Personal information
- Born: July 24, 2005 (age 20) Brookfield, Wisconsin, U.S.

Sport
- Sport: Luge
- Event: Doubles

Medal record
Men's luge
Representing the United States
America-Pacific Championship
| Gold medal – first place | 2025 Lake Placid | Doubles |
| Bronze medal – third place | 2023 Whistler | Doubles |
Junior Championships
| Gold medal – first place | 2024 Lillehammer | Doubles |
| Bronze medal – third place | 2023 Bludenz | Doubles |

= Marcus Mueller =

American luger (born 2005)

Marcus Mueller (born July 24, 2005) is an American luger.

==Career==
Mueller competed at the 2023 Junior World Luge Championships and won a bronze medal in the doubles event, along with Ansel Haugsjaa. The next year they won a gold medal in the doubles event.

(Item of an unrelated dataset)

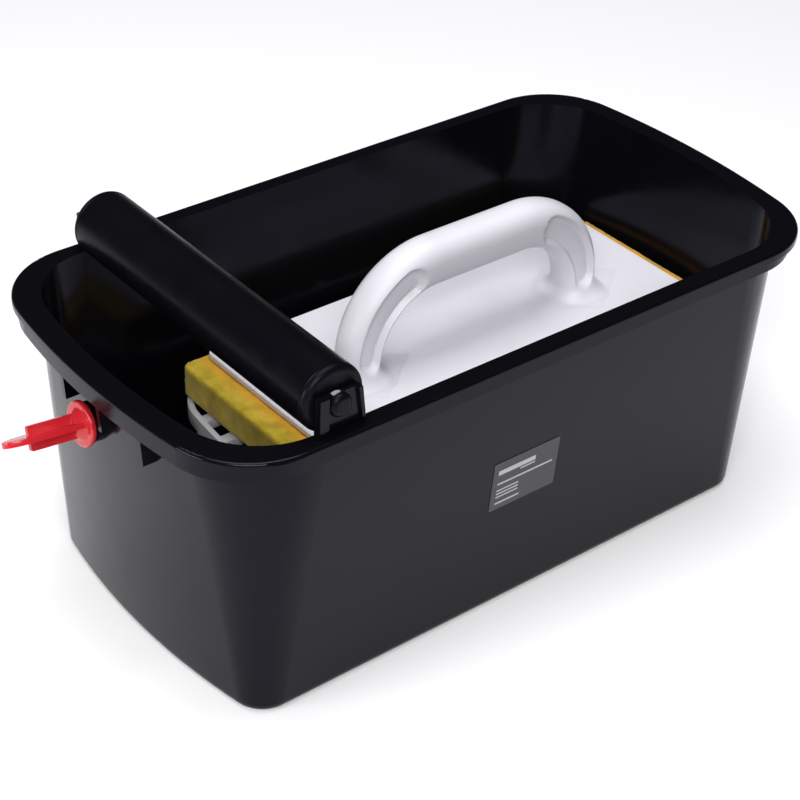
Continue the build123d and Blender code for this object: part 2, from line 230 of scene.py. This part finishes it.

He competed at the 2025 FIL World Luge Championships and finished in fourth place in the team relay with a time of 2:51.954. He then competed at the 2025 America-Pacific Luge Championship and won a gold medal in the doubles event, along with Haugsjaa. On November 29, 2025, during an Olympic test event, he finished in second place in the doubles event. During the 2025–26 Luge World Cup, on December 20, 2025, he earned his first career Luge World Cup gold medal in the doubles event, with a time of 1:27.509.

In January 2026, he was selected to represent the United States at the 2026 Winter Olympics. He competed in the doubles event, along with Haugsjaa. During their first run they set a track record with a time of 52.482, and held the lead by 0.003 seconds. During their final run they were over a tenth of a second ahead of the field before a blip in the final corners added two tenths to their time and they finished in sixth place.